Ban Ki-moon, the UN secretary-general, said he would travel to Haiti "very soon" to see the situation for himself.

"We are still in the search and rescue phase and we are trying to save as many lives as possible," he said.

"Our major humanitarian effort is well under way. Although it is
inevitably slow and more difficult than any of us would wish, we are
mobilising all resources as fast as we possibly can."

In an
attempt to address some of the problems facing aid delivery, the US
was given on Friday "senior airfield authority" of Haiti's main airport
under an agreement between the state department and the Haitian
government.

Lieutenant-General Philip Breedlove, the US air
force deputy chief of staff for operations, plans and requirements,
said on Friday that the agreement is in effect for the next 72 hours.

The agreement means the US will "schedule and control" flights in
and out of the airport, deciding what planes can land and in what order.

Aid flights have been arriving at the airport faster than ground
crews can unload them, prompting aviation authorities to restrict
non-military flights for fear jets would run out of fuel while waiting
to land.

Aid arrives

The USS Carl Vinson,
with 19 helicopters onboard, also arrived off Haiti on Friday, opening
a second significant channel to deliver help. The helicopters
immediately began ferrying water and other supplies into Haiti.

The
first supply ship also reached Port-au-Prince's severely damaged port
bringing a cargo of bananas and coal from the town of Jeremie, about
200km away.

The US plans to send 10,000 US troops to Haiti to help distribute
aid and prevent potential rioting among survivors, Mike Mullin, the
chairman of the US joint chiefs of staff, said.

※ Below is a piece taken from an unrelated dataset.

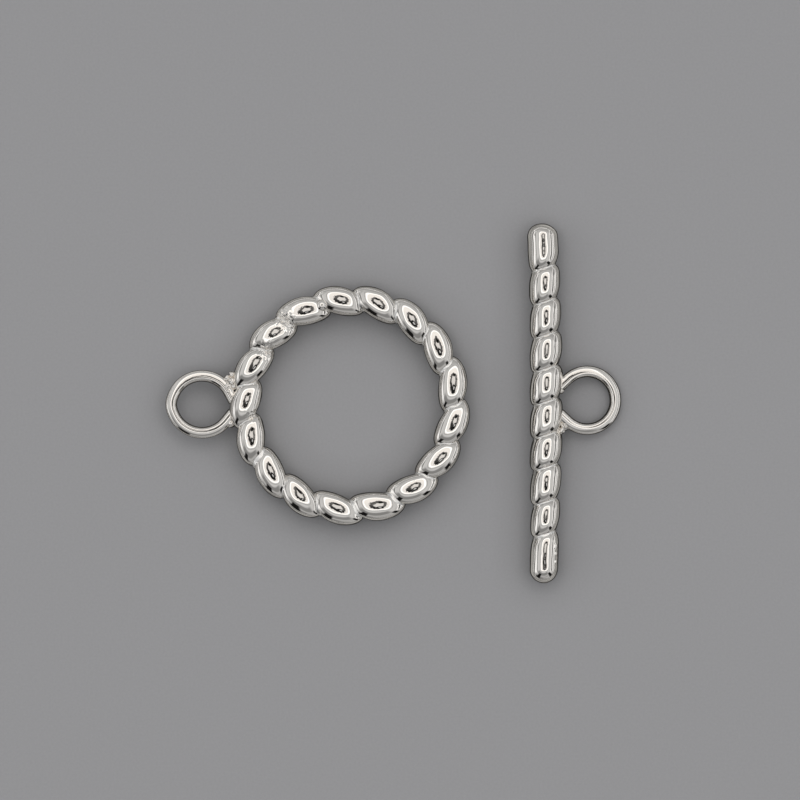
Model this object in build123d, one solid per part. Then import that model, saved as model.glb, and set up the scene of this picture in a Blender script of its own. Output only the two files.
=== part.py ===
from build123d import *
import math
import os

# Toggle clasp in two loose cast pieces, laid flat on a surface at Z = 0. Millimetres, +Z up.
# rope_ring: a ring cast as a rope of leaning beads, with a wire eye soldered to its left side.
# rope_bar: a bar of the same rope, with a wire eye soldered to the middle of its right side.
# Each bead is an ellipsoid whose long axis leans off the rope's line, so that the grooves slant.

# Rope of the ring
ring_centreline_diameter = 17.2
ring_bead_thickness = 2.58
ring_bead_pitch = 3.18
ring_bead_overlap = 0.80
ring_bead_lean = 20.0
ring_first_groove_angle = 0.5

# Wire eye of the ring, a round ring of wire
ring_eye_hole = 3.98
ring_eye_wire = 0.88
ring_eye_sink = 0.68
ring_eye_shift = 0.06

# Rope of the bar: middle beads between two long end beads with rounded tips
bar_length = 29.6
bar_bead_pitch = 2.73
bar_bead_overlap = 1.76
bar_bead_lean = 10.5
bar_middle_thickness = 2.62
bar_end_thickness = 2.20
bar_top_bead_length = 3.68
bar_bottom_bead_length = 4.07
bar_top_dome = 0.75
bar_bottom_dome = 1.25
bar_tip_thickness = 2.22
bar_tip_cover = 0.25
bar_bow = 0.22

# Wire eye of the bar, a round ring of wire
bar_eye_hole = 3.87
bar_eye_wire = 0.84
bar_eye_sink = 0.79
bar_eye_shift = 0.25

# How the two pieces lie beside each other
lay_gap = 4.59
lay_shift = 0.14

def bead_reach(length, thickness, lean):
    """Half the width that a leaning bead takes across the rope's line."""
    along = length / 2 * math.sin(math.radians(lean))
    across = thickness / 2 * math.cos(math.radians(lean))
    return math.hypot(along, across)


def bead(length, thickness):
    """Ellipsoid: half an ellipse spun about its long axis, which lies along X."""
    outline = EllipticalCenterArc((0, 0), length / 2, thickness / 2, arc_size=180)
    axis_line = Line(outline @ 1, outline @ 0)
    return revolve(make_face(outline + axis_line), Axis.X)


def bar_tip(length, dome, thickness):
    """Round rod from inside an end bead out along +X to a domed tip, spun about X."""
    radius = thickness / 2
    inner = CenterArc((0, 0), radius, 90, 90)
    wall = Line((0, radius), (length - dome, radius))
    tip = EllipticalCenterArc((length - dome, 0), dome, radius, arc_size=90)
    axis_line = Line(inner @ 1, (length, 0))
    return revolve(make_face(inner + wall + tip + axis_line), Axis.X)


def fused(pieces):
    """One solid of all the pieces that are cast or soldered together, joined one after another."""
    whole = pieces[0]
    for piece in pieces[1:]:
        whole = whole.fuse(piece)
    return whole


# Sizes of the ring that follow from the ones above
ring_radius = ring_centreline_diameter / 2
ring_bead_count = round(2 * math.pi * ring_radius / ring_bead_pitch)
ring_step = 360 / ring_bead_count
ring_bead_length = math.radians(ring_step) * ring_radius + ring_bead_overlap
ring_outer_radius = ring_radius + bead_reach(ring_bead_length, ring_bead_thickness, ring_bead_lean)
ring_height = ring_bead_thickness / 2
ring_eye_radius = (ring_eye_hole + ring_eye_wire) / 2
ring_eye_distance = ring_outer_radius + ring_eye_radius + ring_eye_wire / 2 - ring_eye_sink

# Sizes of the bar
bar_middle_count = round((bar_length - bar_top_bead_length - bar_bottom_bead_length) / bar_bead_pitch)
bar_step = (bar_length - bar_top_bead_length - bar_bottom_bead_length) / bar_middle_count
bar_bead_length = bar_step + bar_bead_overlap
bar_reach = bead_reach(bar_bead_length, bar_middle_thickness, bar_bead_lean)
bar_eye_radius = (bar_eye_hole + bar_eye_wire) / 2
bar_eye_distance = bar_reach + bar_eye_radius + bar_eye_wire / 2 - bar_eye_sink

# The bar lies rolled about its own length until the far edge of its eye touches the surface
bar_roll = math.degrees(
    math.asin((bar_middle_thickness - bar_eye_wire) / 2 / (bar_eye_distance + bar_eye_radius))
)


def bar_place(y):
    """Sideways bow and bead thickness at a place along the bar, full in the middle and least at the ends."""
    share = y / (bar_length / 2)
    bow = bar_bow * (1 - share * share)
    thickness = bar_middle_thickness - (bar_middle_thickness - bar_end_thickness) * share * share
    return bow, thickness


# Layout: the whole clasp is centred on the origin in X and Y
roll_cosine = math.cos(math.radians(bar_roll))
bar_x = ring_outer_radius + lay_gap + bar_reach
left_edge = -ring_eye_distance - ring_eye_radius - ring_eye_wire / 2
right_edge = bar_x + (bar_bow + bar_eye_distance + bar_eye_radius) * roll_cosine + bar_eye_wire / 2
top_edge = max(bar_length / 2 + lay_shift, ring_outer_radius)
bottom_edge = min(-bar_length / 2 + lay_shift, -ring_outer_radius)
centre = Pos(-(left_edge + right_edge) / 2, -(top_edge + bottom_edge) / 2, 0)

# Rope ring
ring_pieces = []
for index in range(ring_bead_count):
    angle = ring_first_groove_angle + (index + 0.5) * ring_step
    place = Rot(0, 0, angle) * Pos(ring_radius, 0, 0) * Rot(0, 0, 90 - ring_bead_lean)
    ring_pieces.append(place * bead(ring_bead_length, ring_bead_thickness))

ring_eye_place = Pos(-ring_eye_distance, ring_eye_shift, 0) * Rot(0, 0, 180)
ring_pieces.append(ring_eye_place * Torus(ring_eye_radius, ring_eye_wire / 2))
rope_ring = centre * Pos(0, 0, ring_height) * fused(ring_pieces)

# Rope bar, made along Y with its eye towards +X, then rolled and set beside the ring at the height
# where its lowest bead touches the surface
bar_pieces = []
bead_depths = []
dip = math.sin(math.radians(bar_bead_lean)) * math.sin(math.radians(bar_roll))
first_bead_y = -bar_length / 2 + bar_bottom_bead_length - bar_step / 2
last_bead_y = bar_length / 2 - bar_top_bead_length + bar_step / 2
for index in range(bar_middle_count):
    y = first_bead_y + (index + 1) * bar_step
    bow, thickness = bar_place(y)
    place = Pos(bow, y, 0) * Rot(0, 0, 90 - bar_bead_lean)
    bar_pieces.append(place * bead(bar_bead_length, thickness))
    stretch = math.sqrt(bar_bead_length**2 - thickness**2) / 2
    bead_depths.append(bow * math.sin(math.radians(bar_roll)) + math.hypot(thickness / 2, stretch * dip))

# Each end bead leans like the others but stops inside the rod that carries it on to its domed tip
for y, tip_y, dome, heading in [
    (first_bead_y, -bar_length / 2, bar_bottom_dome, -90),
    (last_bead_y, bar_length / 2, bar_top_dome, 90),
]:
    bow, thickness = bar_place(y)
    tip_length = abs(tip_y - y)
    end_bead = bead(2 * (tip_length - bar_tip_cover), thickness)
    bar_pieces.append(Pos(bow, y, 0) * Rot(0, 0, 90 - bar_bead_lean) * end_bead)
    bar_pieces.append(Pos(bow, y, 0) * Rot(0, 0, heading) * bar_tip(tip_length, dome, bar_tip_thickness))

bar_eye_place = Pos(bar_bow + bar_eye_distance, bar_eye_shift, 0)
bar_pieces.append(bar_eye_place * Torus(bar_eye_radius, bar_eye_wire / 2))
bar_height = max(bead_depths)
rope_bar = centre * Pos(bar_x, lay_shift, bar_height) * Rot(0, bar_roll, 0) * fused(bar_pieces)

# One file for each cast piece
os.makedirs("parts", exist_ok=True)
for name, solid in {"rope_ring": rope_ring, "rope_bar": rope_bar}.items():
    export_step(solid, f"parts/{name}.step")

print("beads in the ring", ring_bead_count, "and in the bar", bar_middle_count + 2)
print("roll of the bar in degrees", round(bar_roll, 2))
for name, spot in {
    "ring centre": centre * Pos(0, 0, ring_height),
    "ring eye": centre * Pos(0, 0, ring_height) * ring_eye_place,
    "bar middle": centre * Pos(bar_x, lay_shift, bar_height),
    "bar eye": centre * Pos(bar_x, lay_shift, bar_height) * Rot(0, bar_roll, 0) * bar_eye_place,
}.items():
    print(name, [round(value, 3) for value in spot.position])
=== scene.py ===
import math

import bpy
import numpy as np
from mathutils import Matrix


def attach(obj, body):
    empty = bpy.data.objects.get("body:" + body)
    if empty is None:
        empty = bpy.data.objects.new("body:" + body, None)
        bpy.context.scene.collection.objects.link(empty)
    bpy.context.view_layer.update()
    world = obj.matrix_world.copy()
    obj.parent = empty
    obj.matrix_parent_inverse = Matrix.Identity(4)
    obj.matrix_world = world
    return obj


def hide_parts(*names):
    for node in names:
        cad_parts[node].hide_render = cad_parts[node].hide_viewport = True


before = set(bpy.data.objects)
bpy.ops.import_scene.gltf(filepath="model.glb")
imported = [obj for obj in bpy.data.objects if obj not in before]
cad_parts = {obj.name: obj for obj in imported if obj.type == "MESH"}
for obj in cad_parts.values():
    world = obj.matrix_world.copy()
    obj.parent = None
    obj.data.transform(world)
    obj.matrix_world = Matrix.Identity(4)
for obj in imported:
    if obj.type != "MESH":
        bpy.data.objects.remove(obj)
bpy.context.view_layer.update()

# Rope of the ring. One casting of seventeen fat beads that lean over one another like the strands of
# a rope bent into a circle. Cast brass, tumbled smooth and plated with bright silver; the hollows
# between the beads keep a little roughness that tumbling doesn't reach. All sizes are millimetres.
millimetre = 0.001
ring_centre = np.array([-3.570, -0.140, 1.290])
ring_centreline_radius = 8.60
ring_half_height = 1.283
ring_half_width = 1.375
ring_side_power = 2.0
ring_top_power = 3.4
ring_groove_slant = math.radians(17)
ring_grooves = np.radians(
    [-0.2, 21.9, 43.3, 64.0, 85.1, 105.5, 127.5, 147.8, 168.6]
    + [188.9, 209.4, 231.0, 251.9, 273.7, 296.0, 317.1, 338.4]
)
ring_bead_spread = 0.008
ring_crest_twist = 0.12
ring_side_extra = 0.55
outer_side_extra = 0.06
arc_height = 0.79
arc_share = 0.88
ring_arc_fullness = 1.1
seam_depth = 0.362
seam_tilt = 0.24
seam_tilt_reach = 0.2
seam_margin = 0.01
seam_blend = 0.03
seam_wave_height = 0.006
groove_sharpness = 90.0
groove_crowding = 0.75
rows_per_bead = 44
section_steps = 120
section_crowding = 0.45
quarter_steps = 3000
casting_wave_height = 0.0065
casting_wave_length = 1.3
rough_wave_height = 0.095
rough_wave_length = 0.26


def crowded(count, crowding):
    """Shares from 0 up to 1, closer together at both ends: an even step less a sine of it."""
    even = np.arange(count) / count
    return even - crowding * np.sin(2 * math.pi * even) / (2 * math.pi)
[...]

In a joint news conference at the Pentagon with Mullen, Robert
Gates, the US defence secretary, said the primary goal is to distribute
aid as quickly as possible "so that people don't, in their desperation,
turn to violence".

Governments across the world have poured relief supplies and medical teams into Haiti.

But huge logistical hurdles and the sheer scale of the
destruction have meant people are increasingly frustrated at the lack
of help.

"There have been some incidents where people were looting or
fighting for food," Alain Le Roy, UN undersecretary general for
peacekeeping, told The PBS NewsHour.

"They are desperate, they have been three days without food or any assistance.

"We
have to make sure that the situation doesn't unravel but for that we
need very much to ensure that the assistance is coming as quickly as
possible so that the people who are dying for food and medicine get
them as soon as possible."

'Extraordinary devastation'

Barack
Obama, the US president, said the earthquake had inflicted
"heart-breaking" losses and pledged Washington would do what it takes
to save lives and get the country back on its feet.

"The scale of the devastation is extraordinary ... and the losses are heartbreaking," he said.

Obama also urged patience with the relief operation, saying there would be "many difficult days ahead".

Hillary
Clinton, the US secretary of state, will travel to Haiti on Saturday to
meet Rene Preval, the country's president, and other local officials.

Preval
is working out of a police station near the airport after the
presidential palace was destroyed, along with several government
ministries.

"The government has lost its capacity to function properly, but it has not collapsed," he said.